The Age of Heroes was filled with legendary figures, but while the peace and prosperity came to a sudden end around -8000 AL. A great winter fell upon Westeros around this time, a winter that lasted a generation and destroyed much of the land, causing famines and acts of terror. A darkness fell over the realm during this winter, causing it to be called The Long Night in legends. During this Long Night, demons from the Land of Always Winter traveled south, raising the dead bodies they found along the way to fight for them. The Long Night was the official arrival of the Others, the White Walkers, the demons from beyond the Wall. Despite their past differences, the children of the forest and the First Men created an alliance against this terrible threat and fought well for a group of mortals fighting dead men in the War for the Dawn. The Others pushed the Men and children south, but were able to make a push of their own when they discovered that weapons made from dragonglass (obsidian) were able to kill Others. The Men and children were led by a great hero, Azor Ahai, who wielded his flaming sword Lightbringer. Azor Ahai drove the Others back to where they came from, ending the war and the Long Night.

Azor Ahai is a prominent figure in Westerosi tales and legends. It is said that he was chosen to fight the Others, but needed to make a hero’s sword first. He worked for thirty days and nights to create the sword, but it broke when it was tempered in water. Azor Ahai then worked for fifty days and nights to create a second sword, but this one also broke when it was tempered, although he tried to temper it by killing a lion this time. The third sword was made in one hundred days and nights and Azor Ahai knew he had to temper it in a very special way. He brought it to his wife, Nissa Nissa, asked her to bare her breast, and drove the sword through her heart, combining her soul with the metal. He called this sword Lightbringer. He was known as the last hero, but a prophecy states that Azor Ahai would be reborn to fight another great threat out of Westeros.

To decrease the chances of another invasion of demons from the North, Bran the Builder raised the Wall with the help of giants, the First Men, and the children of the forest. The Wall is a structure made of ice and magic, stretching one hundred leagues across the land, from the Gorge in the west to the Shivering Sea in the east. The Wall cut the Land of Always Winter off from Westeros. The Night’s Watch was established at the Wall to keep watch over the Wall and make sure no threats pass through to the inhabited lands. The children of the forest provided the Night’s Watch with one hundred dragonglass daggers each year. Bran the Builder supposedly granted them the Gift, a tract of land slightly south of the Wall and nineteen castles stretching along the Wall, seventeen of which were manned during the Night’s Watch’s most powerful stretch. These castles are:
Shadow Tower

  • Westwatch-by-the-Bridge
  • Shadow Tower (still manned today)
  • Sentinel Stand
  • Greyguard
  • Stonedoor
  • Hoarfrost Hill
  • Icemark
  • Nightfort
  • Deep Lake
  • Eastwatch
  • Castle Black (most prominent, still manned today)
  • Oakenshield
  • Woodswatch-by-the-Pool
  • Sable Hall
  • Rimegate
  • Long Barrow
  • Torches
  • Greenguard
  • Eastwatch-by-the-Sea (still manned today)

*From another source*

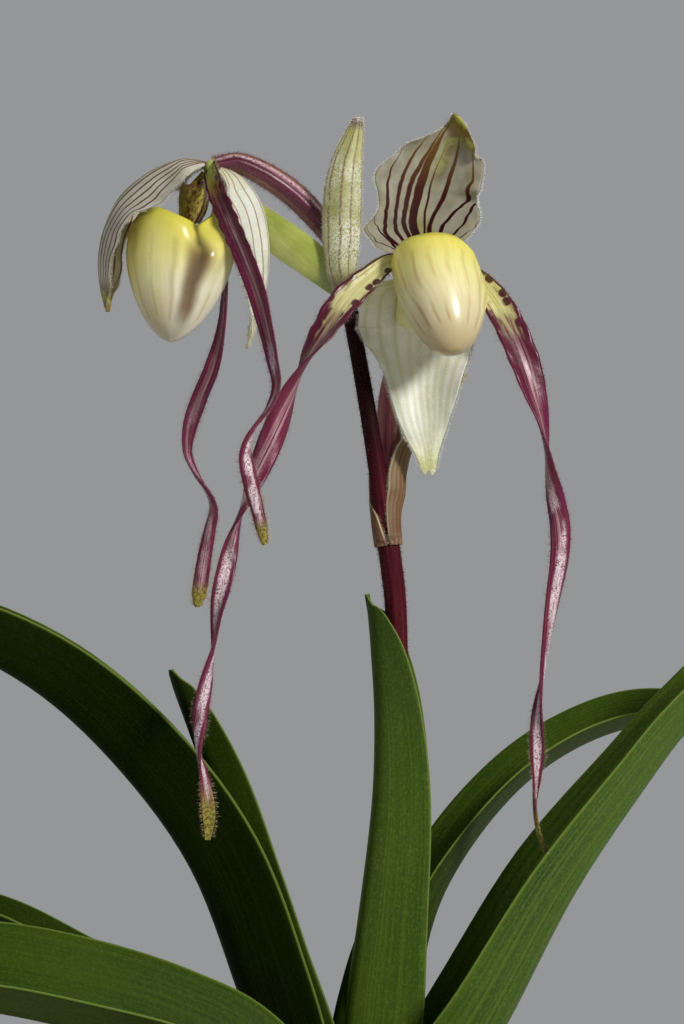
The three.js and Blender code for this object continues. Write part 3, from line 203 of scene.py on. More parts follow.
FLOWERS = {
    1: {
        "centre": (16, -2, 334.9),
        "ovary": [
            [5.6, 1.7, 276, 1.2], [5.8, 3.6, 283, 2.1], [5.7, 5.6, 293, 2.7], [6.2, 7.6, 305, 2.8],
            [9, 9.4, 316, 2.7], [13, 8.4, 325.5, 2.4], [15.6, 3.4, 332.4, 2.1], [16, 0, 334.4, 2.2],
        ],
        "dorsal": [
            [16, -2.2, 337, 2.8, 2.8, 0, 6], [15.4, -1.2, 339.6, 7.3, 6.4, 0, 10],
            [15, 0, 341.6, 12.1, 10.1, 0, 12], [14.6, 1.2, 344, 13.3, 13, 0, 14],
            [14.2, 2.2, 346.9, 14.8, 13.7, 0, 16], [13.9, 2.8, 350, 11.1, 13.2, 0, 17],
            [13.9, 3.2, 353, 11.1, 13.4, 0, 18], [14.4, 3.4, 356.4, 12.7, 13.1, 0, 20],
            [15.7, 3.2, 360.3, 9.6, 13.7, 0, 22], [17.7, 2.4, 364.6, 6.9, 13, 0, 24],
            [19.6, 0.6, 368.6, 1.9, 10.8, 0, 26], [21, -1.6, 370.8, 1, 8.2, 0, 26],
            [22, -3.6, 372.4, 1.1, 1.1, 0, 20],
        ],
        "synsepal": [
            [15.8, -1.8, 332.2, 3, 3, 0, 6], [15.2, -1.4, 330, 12, 13, 0, 12],
            [14.7, -1.2, 326.4, 13, 16.4, 0, 16], [14.9, -0.4, 322, 11.9, 17.4, 0, 20],
            [14.5, 0.2, 317.2, 11.5, 15.6, 0, 22], [14.2, -0.2, 311.4, 10.4, 11.1, 0, 26],
            [14.4, -1.4, 304.6, 8.2, 8.7, 0, 26], [15, -2.6, 297.6, 4.8, 6.4, 0, 24],
            [15.6, -3.6, 291.6, 2, 3.8, 0, 20], [15.1, -4, 286.4, 1.7, 1.7, 0, 14],
        ],
        "near": ("toward", TO_VIEWER),
        "wave": 1.1,
        "petals": {
            "left": [
                [11.6, -3.6, 336, 1.8, 0], [6.2, -7, 337.2, 2.1, 5], [0.7, -12, 332.9, 2.9, 10],
                [-4.8, -16, 327.2, 3.7, 20], [-9.7, -20, 319.5, 3.7, 42], [-13.9, -22, 312.4, 3.5, 80],
                [-17.9, -24, 303.9, 3.3, 128], [-22, -26, 294.5, 3, 175], [-26.5, -27, 284.7, 2.9, 226],
                [-29, -28, 278.2, 2.7, 262], [-31.3, -29, 271.7, 2.5, 300], [-32.6, -30, 264.2, 2.2, 345],
                [-34, -30, 255.9, 2.1, 400], [-35, -30, 246.8, 2, 444], [-36.6, -30, 238.7, 1.9, 495],
                [-38.4, -30, 231.3, 1.8, 545], [-39.1, -30, 223.6, 1.7, 610], [-37.7, -30, 215.5, 1.6, 668],
                [-36.4, -30, 207.4, 1.5, 718], [-36.6, -30, 201.6, 0.6, 730],
            ],
            "right": [
                [20.4, -3.4, 336, 1.8, 0], [26, -5, 334, 2.2, 0], [30.4, -8, 328.6, 3.4, -6],
                [34.1, -10, 322.1, 3.7, -10], [37.4, -12, 313.7, 3.8, -18], [39.7, -13, 305.4, 3.5, -38],
                [41.5, -14, 298.3, 3, -65], [42.7, -14, 291.9, 2.7, -90], [43.4, -14, 286.4, 2.6, -116],
                [44.6, -14, 281, 2.5, -145], [46, -14, 274.2, 2.4, -172], [46, -14, 266.4, 2.3, -196],
                [44.6, -14, 256.9, 2.1, -218], [43.2, -14, 247.5, 1.9, -240], [41.8, -14, 237.3, 1.8, -268],
                [40.9, -13, 229, 1.7, -318], [40.7, -12, 221.3, 1.7, -362], [40.3, -11, 214.2, 1.5, -412],
                [40.1, -10, 208.2, 1.4, -445], [40.8, -9, 202.6, 1.2, -455], [42.8, -8, 196.6, 0.5, -460],
            ],
        },
        "pouch": {
            "toe": (21.4, -23.4, 314.3), "up": (-0.16, 0.57, 0.76), "front": (-0.16, -1, 0), "tilt": -0.06,
            "lobes": (0.08, 0.42),
            "rim": [(0, 0.93), (50, 0.96), (108, 0.93), (150, 0.98), (180, 1.03)],
        },
        "column": [[16, -2.4, 336.4, 2], [16.2, -4, 339, 2], [16.4, -6.6, 340.8, 1.8]],
        "stigma": [
            [16, -3.4, 338, 1.4], [16.4, -6.4, 336.4, 1.5], [16.8, -8.6, 333, 1.5], [17, -9.4, 330.6, 0.9],
        ],
        "shield": {"centre": (16.5, -8.2, 338.6), "face": [0.1, -0.9, 0.4], "up": [0, 0.4, 0.9]},
    },
    2: {
        "centre": (-36.4, 0, 360.2),
        "ovary": [
            [-4.6, 2.4, 332.4, 1.5], [-7.4, 4.6, 342.4, 2.2], [-12.4, 4.8, 349.6, 2.9], [-18, 4.4, 355, 3],
            [-24.4, 3, 359.2, 2.9], [-30.4, 1.4, 361.6, 2.5], [-34.6, 0.3, 361, 2.2],
            [-36.2, 0, 360.6, 2.2],
        ],
        "dorsal": [
            [-38.2, 0, 361.4, 3.4, 3.4, 0, 34], [-44, 0, 362, 7.8, 12.5, 5, 40],
            [-51.6, 0, 359, 11.6, 13.4, -2, 40], [-58.4, 0, 353.4, 12.6, 12, -3, 38],
            [-62, 0, 346, 8.8, 11.8, 10, 38], [-63.4, 0, 338.6, 6.8, 10.4, 14, 40],
            [-63, 0, 331.6, 5.8, 8.4, 12, 40], [-61.6, 0, 325.8, 1.1, 1.1, 12, 30],
        ],
        "synsepal": [
            [-34.6, 0.4, 360.4, 4.4, 4.4, 0, 36], [-29.6, 0.6, 357.8, 9.6, 9.6, 0, 42],
            [-25.4, 0.8, 352.2, 12.4, 12.4, 0, 44], [-23.6, 1, 345, 13, 13, 0, 48],
            [-23.4, 1, 336.8, 11, 11, 0, 48], [-24.6, 1, 328.6, 7.4, 7.4, 0, 44],
            [-26.6, 1, 321.4, 3.8, 3.8, 0, 36], [-28.4, 1, 317, 1.2, 1.2, 0, 24],
        ],
        "near": ("point", (-44, 0, 334)),
        "wave": 0.5,
        "petals": {
            "near": [
                [-37, -3.6, 360, 2.2, 40], [-35.4, -9, 354.9, 2.5, 35], [-32.9, -14, 348.6, 2.6, 30],
                [-29.9, -19, 341.6, 2.6, 30], [-27, -24, 334.5, 2.6, 32], [-24.6, -28, 327.5, 2.5, 34],
                [-22.6, -32, 319.8, 2.3, 46], [-21.2, -35, 313.2, 2.1, 52], [-20.2, -37, 306.9, 1.9, 62],
                [-22.1, -38, 301.4, 1.8, 78], [-25.3, -38, 297.2, 1.7, 92], [-27.1, -38, 293.1, 1.7, 120],
                [-27.3, -38, 289.2, 1.8, 150], [-26.4, -38, 283.9, 1.7, 172], [-25, -38, 278.2, 1.5, 190],
                [-24.1, -38, 273.6, 1.3, 200], [-23.4, -38, 270.1, 0.5, 205],
            ],
            "far": [
                [-36.6, 3.6, 360, 1.8, 40], [-35.3, 8, 355.7, 2.1, 50], [-34.4, 12, 347.5, 2.4, 60],
                [-33.8, 15, 338.7, 2.4, 70], [-33.9, 17, 329.5, 2.3, 75], [-34.9, 18, 321, 2.2, 60],
                [-37.1, 18, 313, 2.1, 30], [-40.5, 18, 305.1, 2, 10], [-43, 18, 298.3, 1.9, -30],
                [-43.7, 18, 292.4, 1.8, -60], [-41.5, 18, 287, 1.7, -78], [-38.5, 18, 282.4, 1.6, -100],
                [-37.3, 18, 278.2, 1.6, -125], [-38.1, 18, 273.3, 1.6, -150], [-39, 18, 267.9, 1.7, -170],
                [-39.8, 18, 262.5, 1.8, -180], [-40.5, 18, 257.6, 1.7, -185], [-41, 18, 254.4, 0.6, -190],
            ],
        },
        "pouch": {
            "toe": (-45.1, -1, 318.3), "up": (0.06, 0.06, 1), "front": (-1, -0.12, 0), "tilt": 0,
            "lobes": (0.2, 0.2),
            "rim": [(0, 0.96), (50, 1.02), (108, 0.89), (150, 1.02), (162, 1.07), (180, 1.27)],
        },
        "column": [[-37.6, 0, 358.2, 2], [-40, 0, 355.6, 2], [-42, -0.4, 353.6, 1.8]],
        "stigma": [
            [-38, 0, 358, 1.4], [-38.6, 0.2, 354.4, 1.5], [-39.4, 0.4, 350.4, 1.5], [-40.6, 0.6, 347.2, 0.9],
        ],
        "shield": {"centre": (-42.2, -1.2, 351.2), "face": [-0.62, -0.78, 0.1], "up": [0.1, 0, 1]},
    },
}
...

The final act of the Age of Heroes was the attack by the Night’s King. The thirteenth Lord Commander of the Night’s Watch was a fearless, strong fighter. He guarded the Wall bravely, until he fell in love a woman who’s description matched that of the Others. It is said that when he gave her his seed, he also gave her his soul. The Lord Commander brought the woman back to the Nightfort and married her, breaking his vow to the Night’s Watch, which stated he would take no women and hold no lands. Upon his return to the Nightfort, the Lord Commander named himself the Night King and the woman his queen and ruled the Nightfort as his own castle for thirteen horrific years. The reign of the Night King brought many atrocities and terrible legends. It was only ended when the King in the North (who was his brother) and the King Beyond the Wall, Joramun (a wildling leader) joined forces to bring him down and free the Night’s Watch. The wildlings had been beginning their raids on the Wall at this time, but they knew they had a common enemy in the ice woman. The legends say that the Kings discovered that the Night King had been sacrificing men to the Others and all records of him were destroyed. It is now forbidden to even mention his name. The Age of Heroes ended with the destruction of this dangerous king and the forbidding of the Night’s Watch to build walls around their keeps, so they would still be accessible from the south.